就这样我于2001年11月份被劫持到他们指定的服刑地点--沈阳第二监狱。到二监狱后被分配到了二十监区,这是集中关押迫害法轮功人员的监区。在那里不许炼功,不许看有关法轮功书籍,不许法轮功人员单独在一起谈话。在二十监区内二十四小时都有干警指派刑事犯罪人员,他们叫杂役,来监视管理我们。法轮功学员只能在指定房间内,不许互相随意串门走动。所谓的公共空间如:走廊、厕所、洗漱室等处都有专门杂役负责、看管。法轮功人员不许有笔和纸,写信不许提与法轮功有关的内容。每月与家属会见也有一至二名干警监视,不许谈法轮功的话题及学员在监狱内受到不合法遭遇的话题,否则将停止接见。如果家属也是法轮功修炼者,则不让接见。当有学员炼功时,杂役们就会一哄而上将学员手脚分开或将学员按倒在地。曾经就发生过多次杂役殴打炼功的学员,如一位姓宋的肾脏曾被杂役打坏,铁法的法轮功学员被杂役姜元福一脚踢到床下,小便处受伤出血数日。

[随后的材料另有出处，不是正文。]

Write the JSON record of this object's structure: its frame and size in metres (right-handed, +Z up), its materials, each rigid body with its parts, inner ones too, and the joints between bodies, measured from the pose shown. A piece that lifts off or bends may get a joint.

每当发生这样的事情,我们都质问杂役:你们是犯人有什么权利来制止我们炼功,更何况你们还用打人这种方式。他们说是干警给他们的权利。于是我们便找干警质问,我们说:“法律无明文规定你们指使它们(杂役)这样对待我们,无论从宪法、刑法到监狱法都找不到一条,关于不许炼功的规定。你们凭什么不让炼功?”他们无耻的说,国有国法,家有家规,这是监狱和监区的内部规定。监狱这种执法犯法的行为,严重侵害了公民的人身权利。当有学员指问干警:“即便我们有罪,也不能容忍犯人来管理我们,何况我们没有罪。你们凭什么把监管权擅自交给刑事罪犯,用他们来对我们进行人身侵犯。”面对这种明显违反监狱法的行为,他们强词夺理的说什么干警也不能24小时和你们在一起,来狡辩无耻回答。

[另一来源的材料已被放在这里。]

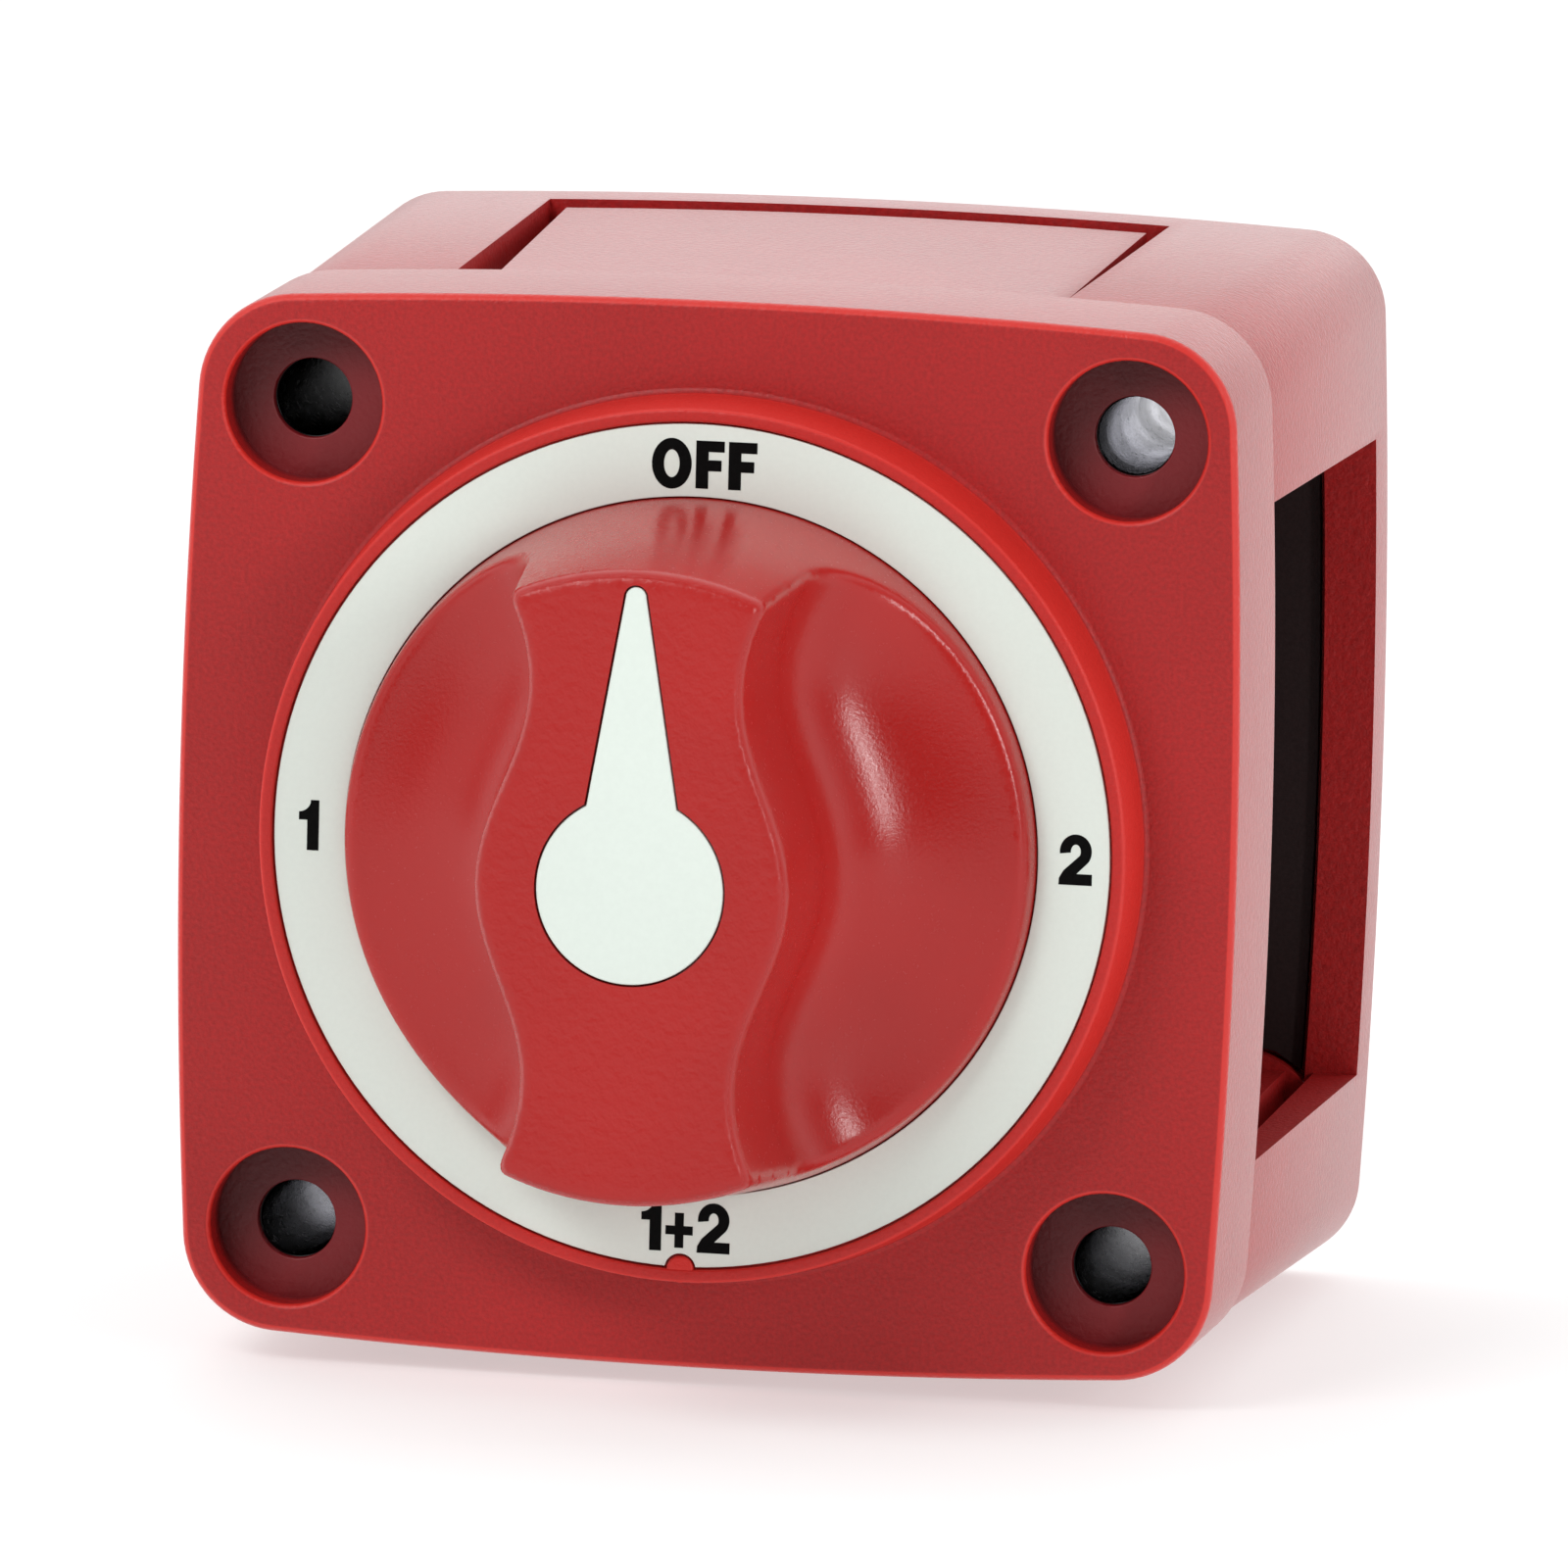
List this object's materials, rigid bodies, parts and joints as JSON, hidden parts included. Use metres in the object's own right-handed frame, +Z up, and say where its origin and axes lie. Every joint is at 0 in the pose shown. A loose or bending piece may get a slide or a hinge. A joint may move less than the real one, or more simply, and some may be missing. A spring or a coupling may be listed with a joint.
{
  "type": "battery selector switch",
  "caption": "Square red rotary battery selector switch with a scooped grip knob on a white dial, corner mounting holes, open-sided rear cover and stud terminals.",
  "frame": {"origin": "centre of the rear cover's back face, on the knob's axis", "axes": "+Z up, +Y from the front of the switch into the panel it is mounted on, +X to the user's right"},
  "size_m": [0.0694, 0.077, 0.0694],
  "materials": {
    "housing_red": "fine matt texture",
    "knob_red": "semi-gloss scoops, textured grip face",
    "dial_white": "matt, faintly green white",
    "black_plastic": "satin",
    "grey_plastic": "satin",
    "rubber": "matt",
    "steel": "bright",
    "copper": "bright copper"
  },
  "bodies": {
    "housing": {"back_insulator": "black_plastic", "battery_1_contact": "copper", "battery_1_lock_washer": "steel", "battery_1_nut": "steel", "battery_1_stud": "copper", "battery_2_contact": "copper", "battery_2_lock_washer": "steel", "battery_2_nut": "steel", "battery_2_stud": "copper", "case_gasket": "rubber", "case_lid": "black_plastic", "case_screw_1": "steel", "case_screw_2": "steel", "case_screw_3": "steel", "case_screw_4": "steel", "common_contact": "copper", "common_lock_washer": "steel", "common_nut": "steel", "common_stud": "copper", "contact_case": "black_plastic", "detent_housing": "black_plastic", "detent_spring_left": "steel", "detent_spring_right": "steel", "front_housing": "housing_red", "label_ring": "dial_white", "mounting_sleeve_bottom_left": "steel", "mounting_sleeve_bottom_right": "steel", "mounting_sleeve_top_left": "steel", "mounting_sleeve_top_right": "steel", "rear_cover": "housing_red", "shaft_bearing": "grey_plastic", "shaft_seal": "rubber", "side_plate_bottom": "housing_red", "side_plate_left": "housing_red", "side_plate_top": "housing_red"},
    "knob": {"knob": "knob_red", "pointer_insert": "dial_white", "knob_screw": "steel", "knob_washer": "steel", "drive_shaft": "steel", "rotor": "grey_plastic", "contact_spring": "steel"},
    "contact_blade": {"contact_blade": "copper"},
    "detent_plunger_left": {"detent_plunger_left": "grey_plastic"},
    "detent_plunger_right": {"detent_plunger_right": "grey_plastic"}
  },
  "joints": [
    {"name": "knob_turn", "type": "hinge", "parent": "housing", "child": "knob", "pos_m": [0, -0.054, 0], "axis": [0, -1, 0], "continuous": true},
    {"name": "blade_float", "type": "slide", "parent": "knob", "child": "contact_blade", "axis": [0, -1, 0], "range_m": [0, 0.0008], "stiffness_N_per_m": 1500, "springref_m": -0.001, "deforming": ["contact_spring"]},
    {"name": "plunger_right_slide", "type": "slide", "parent": "housing", "child": "detent_plunger_right", "axis": [1, 0, 0], "range_m": [0, 0.0012], "stiffness_N_per_m": 400, "springref_m": -0.001, "deforming": ["detent_spring_right"]},
    {"name": "plunger_left_slide", "type": "slide", "parent": "housing", "child": "detent_plunger_left", "axis": [-1, 0, 0], "range_m": [0, 0.0012], "stiffness_N_per_m": 400, "springref_m": -0.001, "deforming": ["detent_spring_left"]}
  ]
}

大量的法轮功学员一直在采取各种方式抗议政府对我们的非法迫害。我也曾因炼功被严管禁闭三个月之久,最后还是同修用绝食方式抗议才放我出来。在监狱严管队的那三个月,更是遭到了非人的待遇,他们把我关在一间不足两平方米,暗不见天日的封闭房间内,每天吃两顿饭,喝一遍生水。每顿饭量是半碗玉米粥、一块玉米饼、三四条咸菜。长期不让洗脸,洗澡,连上厕所都有规定,一天二次。即便这样,干警还经常体罚(长时间站立)电棍、长期带手铐、脚镣等不许炼功来限制。

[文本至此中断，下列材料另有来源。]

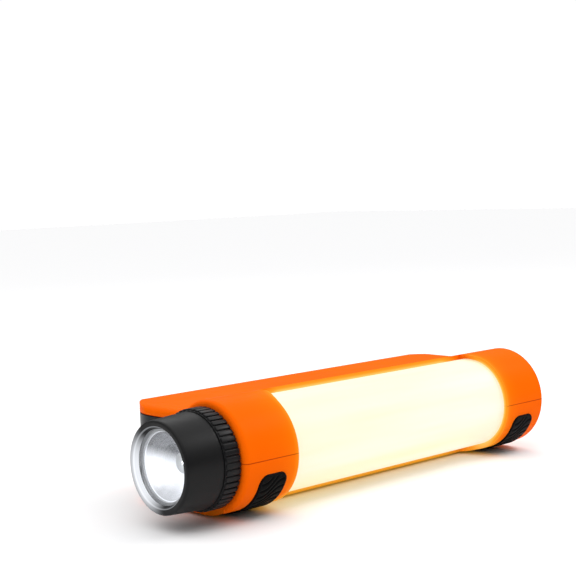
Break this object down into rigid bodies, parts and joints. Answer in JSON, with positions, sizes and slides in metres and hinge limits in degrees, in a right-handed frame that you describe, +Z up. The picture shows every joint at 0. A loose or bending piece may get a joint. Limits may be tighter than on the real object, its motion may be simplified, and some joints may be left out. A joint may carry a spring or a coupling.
{
  "type": "jump starter pack",
  "caption": "Orange and black battery jump starter: flat slab joined to a lit lamp drum with a focusing torch on its end, corner cover over the jump socket, display and rubber port cover.",
  "frame": {"origin": "centre of the footprint's bounding box, on the plane the rubber pads rest on", "axes": "+X along the lamp drum away from the torch, +Y from the drum towards the narrow face with the display, +Z up from the rubber pads"},
  "size_m": [0.2098, 0.0814, 0.0472],
  "materials": {
    "orange_shell_lower": "semi-matte moulded, fine grain",
    "orange_shell_upper": "semi-matte moulded, fine grain",
    "diffuser": "translucent opal, lit warm white",
    "white_reflector": "smooth",
    "lamp_board_white": "white solder mask",
    "lamp_diodes": "yellow phosphor",
    "barrel_black": "black anodised",
    "spring_steel": "bare",
    "seal_rubber": "smooth",
    "ring_black": "ribbed grip",
    "bezel_black": "smooth satin",
    "sleeve_metal": "turned",
    "lens_clear": "clear",
    "gasket_rubber": "smooth",
    "torch_mirror": "metallised cup",
    "heatsink_metal": "turned",
    "torch_board_white": "white solder mask",
    "torch_diode": "phosphor under clear dome",
    "cover_black": "satin",
    "pin_steel": "ground",
    "frame_black": "satin",
    "socket_blue": "moulded nylon",
    "contact_gold": "gold plated",
    "display_glass": "dark smoked window",
    "digits_lit": "lit bars",
    "module_black": "matt",
    "cover_rubber_fixed": "fine matt",
    "button_rubber": "fine matt",
    "switch_plastic": "matt",
    "cover_rubber_flap": "fine matt",
    "port_a_steel": "plated",
    "port_c_steel": "plated",
    "board_green": "solder mask",
    "cell_foil": "pouch foil",
    "strap_nickel": "nickel",
    "foam_grey": "closed-cell foam",
    "lead_red": "silicone insulation",
    "torch_cable": "flat cable",
    "lamp_cable": "flat cable",
    "pad_rubber_front": "grooved",
    "pad_rubber_rear": "grooved",
    "screw_steel": "zinc plated"
  },
  "bodies": {
    "case": {"lower_shell": "orange_shell_lower", "upper_shell": "orange_shell_upper", "lamp_diffuser": "diffuser", "lamp_reflector": "white_reflector", "lamp_board": "lamp_board_white", "lamp_leds": "lamp_diodes", "torch_barrel": "barrel_black", "ring_retainer": "spring_steel", "barrel_seal": "seal_rubber", "torch_heatsink": "heatsink_metal", "torch_board": "torch_board_white", "torch_led": "torch_diode", "socket_cover_pin": "pin_steel", "corner_frame": "frame_black", "jump_socket": "socket_blue", "socket_contacts": "contact_gold", "display_window": "display_glass", "display_digits": "digits_lit", "display_module": "module_black", "button_surround": "cover_rubber_fixed", "button_switch": "switch_plastic", "usb_a_port": "port_a_steel", "usb_c_port": "port_c_steel", "main_board": "board_green", "battery_cells": "cell_foil", "cell_straps": "strap_nickel", "foam_pads": "foam_grey", "power_leads": "lead_red", "torch_wire": "torch_cable", "lamp_wire": "lamp_cable", "front_pad": "pad_rubber_front", "rear_pad": "pad_rubber_rear", "shell_screws": "screw_steel"},
    "focus_ring": {"focus_ring": "ring_black"},
    "torch_head": {"torch_bezel": "bezel_black", "head_sleeve": "sleeve_metal", "torch_lens": "lens_clear", "lens_gasket": "gasket_rubber", "torch_reflector": "torch_mirror"},
    "power_button": {"power_button": "button_rubber"},
    "port_cover": {"port_cover": "cover_rubber_flap"},
    "socket_cover": {"socket_cover": "cover_black"}
  },
  "joints": [
    {"name": "focus_ring_turn", "type": "hinge", "parent": "case", "child": "focus_ring", "pos_m": [-0.08415, -0.0182, 0.0247], "axis": [1, 0, 0], "range_deg": [0, 90]},
    {"name": "torch_head_slide", "type": "slide", "parent": "case", "child": "torch_head", "axis": [-1, 0, 0], "range_m": [0, 0.004]},
    {"name": "power_button_press", "type": "slide", "parent": "case", "child": "power_button", "axis": [0, -1, 0], "range_m": [0, 0.0008], "stiffness_N_per_m": 2500},
    {"name": "port_cover_open", "type": "hinge", "parent": "case", "child": "port_cover", "pos_m": [0.01905, 0.0401, 0.0182], "axis": [0, 0, 1], "range_deg": [0, 110]},
    {"name": "socket_cover_open", "type": "hinge", "parent": "case", "child": "socket_cover", "pos_m": [-0.06185, 0.0372, 0.0197], "axis": [0, 0, -1], "range_deg": [0, 90]}
  ],
  "couplings": [
    {"joint": "torch_head_slide", "follows": "focus_ring_turn", "m_per_rad": 0.002546}
  ]
}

我曾被四肢分开(用铁链抻直)仰卧在地板上近二十多个小时。杂役殴打、辱骂更是经常发生。而且有的学员不止一次被关禁闭。一年中多次被关禁闭。很长一段时间里,严管队关押的法轮功学员从未间断。多则七、八人,少则三、四人。禁闭时间少则一、二个月,多则半年之久,很多学员由于长期的营养不良,加上长期见不到阳光,被折磨的面黄肌瘦,身体虚弱,牙龈出血,口腔溃烂等,有的皮肤上还生了疥疮等,还有的体弱学员,由于长期这样的折磨而病死。
以上只是简单的举了几个例子。其实在监狱内这五年里,关于看到干警及他们指使其它刑事犯人对法轮功学员进行的违反法律、人权的伤害事件太多太多了,可以说每天都在发生。
在这里还要特别说明一点,就是二监狱的干警剥夺了我们申诉的权利。我曾多次申诉,他们则告诉我,不能给你向法院转交,理由是我的申诉不合乎标准,里面有宏扬法轮功的内容。
综上所述,这些只是在我身边发生的种种违反人权、违反法律的中共迫害法轮功学员的冰山一角。还有许多残忍的,非人道的迫害,在这里边就不逐一论述了。我所说的这些都是我的亲身经历,没有半点夸张与捏造。今天说出来无非是要以此来说明共产邪党对法轮功及法轮功学员的迫害是违反法律,违反人权的,是错误的。所以我希望国际人权组织代表,维权律师等所有正义人士能够向我们伸出援助之手,能够尽快的通过法律渠道及各种方式制止邪恶的迫害,结束这场灭绝人性的残酷镇压,立即停止中共这种对法轮功学员的迫害行为,还师父清白,还法轮大法清白,释放非法关押的所有大法弟子。
那么所有善良和正义的人们啊,在你们真正了解了中共恶党的凶残、邪恶之时,你们还能坐视不理、熟视无睹吗?那就让我们共同举起正义的利剑斩尽这毒害人类的邪魔恶鬼,还正义于天下!同时也是在正与邪的较量中,见证自己的本性与良知,奠定自己生命永远的未来。